From Bogata to Burkburnett: Rising to your role with God

Hearne
By Richard B. Hearne
NTC Board of Laity, Chair
I use to think of these devotions as a waste of time—we had come together to work, so let’s just get to it. But I have learned that a time of refocusing ourselves from the secular world to a spiritual world is critical to keeping God’s will foremost in our minds and hearts.
The devotion that God put on my heart to deliver is from the Old Testament Book of Esther. Space does not allow me the luxury to write even a “Readers Digest” version of this book, which explains the celebration of Purim. My Wesley Study Bible reminds us that even though God is not mentioned, John Wesley notes that the “finger of God” directs events.

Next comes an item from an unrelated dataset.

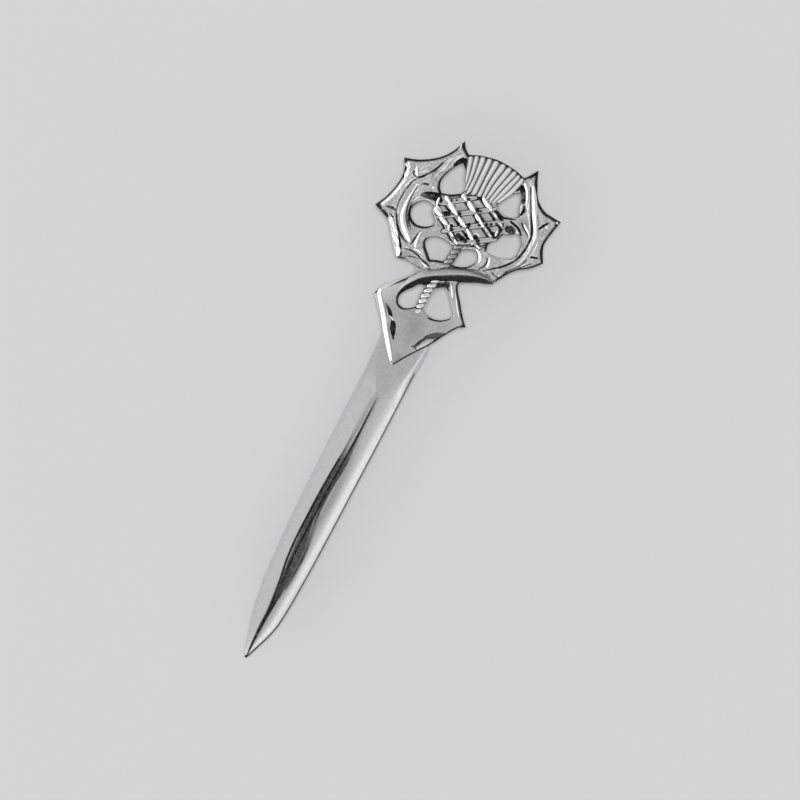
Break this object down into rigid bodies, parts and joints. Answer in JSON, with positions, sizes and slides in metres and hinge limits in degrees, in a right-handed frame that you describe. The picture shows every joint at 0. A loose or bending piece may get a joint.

What is important is for us to know is that “the heroes of the story, Esther and Mordecai, rise to honor and privilege status in a foreign court as Jews. Little did Mordecai know that, through God’s providence, his good deed for a Gentile king would protect his own life. Neither did Esther know that her position would present her with the ‘opportunity’ to risk her life to save her people.” I am told by my Jewish friends that this is the first recorded holocaust event in scripture.
As I read the book recently, the following verses jumped off the page for me. Mordecai is speaking to Esther, encouraging her to intercede for the Jews with King Ahasuerus (Xerxes) to countermand the evil plan of Haman to kill all the Jews: “Do not think that in the king’s palace, you will escape any more than all the other Jews. For if you keep silence at such a time as this, relief and deliverance will rise for the Jews from another quarter, but you and your father’s family will perish. Who knows? Perhaps you have come to royal dignity for just such a time as this.” Esther 4: 13–14. NRSV
As I addressed my colleagues on the CLT, I told them that two truths came to me from these two verses. First, God is working through many people and not just us. For the past two years, I have had this oppressive weight on my shoulders that we United Methodists, especially those of us in North Texas, had to do something to save the church of Jesus Christ. That the United Methodist Church is reaching a point of irrelevance in today’s society and we must do something or all will be lost.
The words of Mordecai assure me that the “church” will be fine. It has survived 2,000 years, and the NTC United Methodists will not cause God to fail — it is His church. If the United Methodist Church ceases to exist, God will raise up other disciples just as he raised up the Wesley brothers over 200 years ago. We just need to answer God’s call on our lives, and the rest will take care of itself.
Second, I am overwhelmed by the concept that we — you and me — are in leadership of the NTC or the local church as part of God’s plan.
Who knows — maybe God has decided that each of us is in a role at His direction. Would we act differently if we believed this? What if God is the one who has chosen those persons serving on the CLT or any other conference agency? I think this thought changes the way we approach the challenges ahead of us. Chosen by God — that is an awesome blessing and responsibility.